Exercise requirements
Copy exactly the lines of the records below, and only those lines, beginning with the line that contains "Write part 2 of the Blender" and ending with the line that contains "return np.array([0.5 - 2".

[Stored records]
◇ ◇ ◇ ◇ ◇ ◇ ◇

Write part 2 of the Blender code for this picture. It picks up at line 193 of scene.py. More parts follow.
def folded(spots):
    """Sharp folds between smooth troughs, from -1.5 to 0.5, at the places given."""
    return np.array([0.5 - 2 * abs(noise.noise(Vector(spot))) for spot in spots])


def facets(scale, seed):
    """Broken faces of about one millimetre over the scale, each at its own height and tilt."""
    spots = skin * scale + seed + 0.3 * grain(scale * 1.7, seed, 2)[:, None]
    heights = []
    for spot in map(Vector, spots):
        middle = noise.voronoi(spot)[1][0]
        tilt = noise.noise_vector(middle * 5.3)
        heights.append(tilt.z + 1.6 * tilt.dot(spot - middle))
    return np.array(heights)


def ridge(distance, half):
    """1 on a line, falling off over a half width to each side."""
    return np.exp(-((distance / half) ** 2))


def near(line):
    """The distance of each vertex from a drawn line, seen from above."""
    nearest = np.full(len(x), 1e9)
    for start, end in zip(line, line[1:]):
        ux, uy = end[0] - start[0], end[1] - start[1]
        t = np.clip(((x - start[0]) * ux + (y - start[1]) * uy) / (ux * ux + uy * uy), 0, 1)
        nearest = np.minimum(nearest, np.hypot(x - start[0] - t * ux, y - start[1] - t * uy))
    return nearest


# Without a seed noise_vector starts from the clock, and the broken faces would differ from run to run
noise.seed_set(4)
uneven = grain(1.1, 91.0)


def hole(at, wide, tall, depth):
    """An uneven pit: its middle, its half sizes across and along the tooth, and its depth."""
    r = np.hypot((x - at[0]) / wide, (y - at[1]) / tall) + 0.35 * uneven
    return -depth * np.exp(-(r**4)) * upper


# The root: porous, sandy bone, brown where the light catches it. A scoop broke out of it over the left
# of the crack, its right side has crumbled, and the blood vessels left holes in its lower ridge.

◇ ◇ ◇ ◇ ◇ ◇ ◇

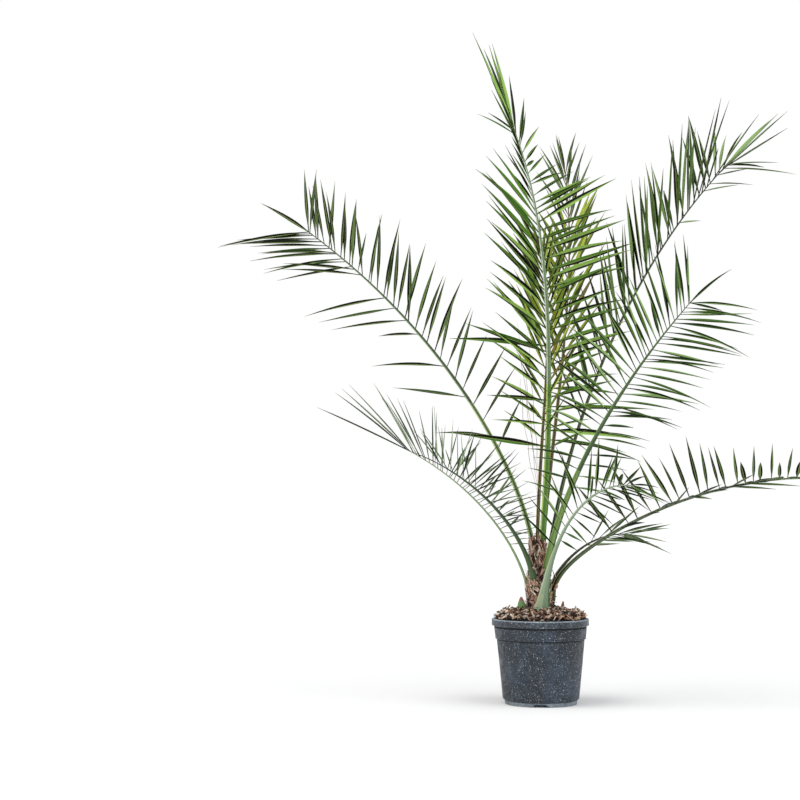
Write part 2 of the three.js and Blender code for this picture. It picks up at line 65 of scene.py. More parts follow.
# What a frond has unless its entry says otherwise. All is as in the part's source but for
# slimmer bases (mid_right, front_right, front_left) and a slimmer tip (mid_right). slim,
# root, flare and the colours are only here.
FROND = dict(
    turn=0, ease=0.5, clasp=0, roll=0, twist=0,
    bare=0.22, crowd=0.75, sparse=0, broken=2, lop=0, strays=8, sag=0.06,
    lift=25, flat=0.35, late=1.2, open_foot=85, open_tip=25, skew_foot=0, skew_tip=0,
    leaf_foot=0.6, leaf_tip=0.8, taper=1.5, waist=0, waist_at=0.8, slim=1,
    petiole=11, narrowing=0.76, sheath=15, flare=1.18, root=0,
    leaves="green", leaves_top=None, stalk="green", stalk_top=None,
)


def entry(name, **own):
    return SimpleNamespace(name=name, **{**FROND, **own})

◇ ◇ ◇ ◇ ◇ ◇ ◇

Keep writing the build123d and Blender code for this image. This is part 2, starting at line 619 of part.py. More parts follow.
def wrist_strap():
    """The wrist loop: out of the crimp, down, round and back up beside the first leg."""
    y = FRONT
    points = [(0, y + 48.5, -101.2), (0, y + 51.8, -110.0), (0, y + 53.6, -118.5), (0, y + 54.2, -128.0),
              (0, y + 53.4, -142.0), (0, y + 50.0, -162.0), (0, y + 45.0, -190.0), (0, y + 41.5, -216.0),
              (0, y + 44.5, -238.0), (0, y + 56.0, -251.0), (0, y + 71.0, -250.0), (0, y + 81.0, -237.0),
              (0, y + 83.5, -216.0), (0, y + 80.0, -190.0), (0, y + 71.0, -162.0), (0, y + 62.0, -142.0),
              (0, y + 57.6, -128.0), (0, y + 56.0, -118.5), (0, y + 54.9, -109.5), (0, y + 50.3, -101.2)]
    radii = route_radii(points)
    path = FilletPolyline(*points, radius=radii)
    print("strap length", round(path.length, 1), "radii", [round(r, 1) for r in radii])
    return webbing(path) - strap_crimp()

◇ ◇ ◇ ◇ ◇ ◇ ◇

Response to the task
Write part 2 of the Blender code for this picture. It picks up at line 193 of scene.py. More parts follow.
def folded(spots):
    """Sharp folds between smooth troughs, from -1.5 to 0.5, at the places given."""
    return np.array([0.5 - 2 * abs(noise.noise(Vector(spot))) for spot in spots])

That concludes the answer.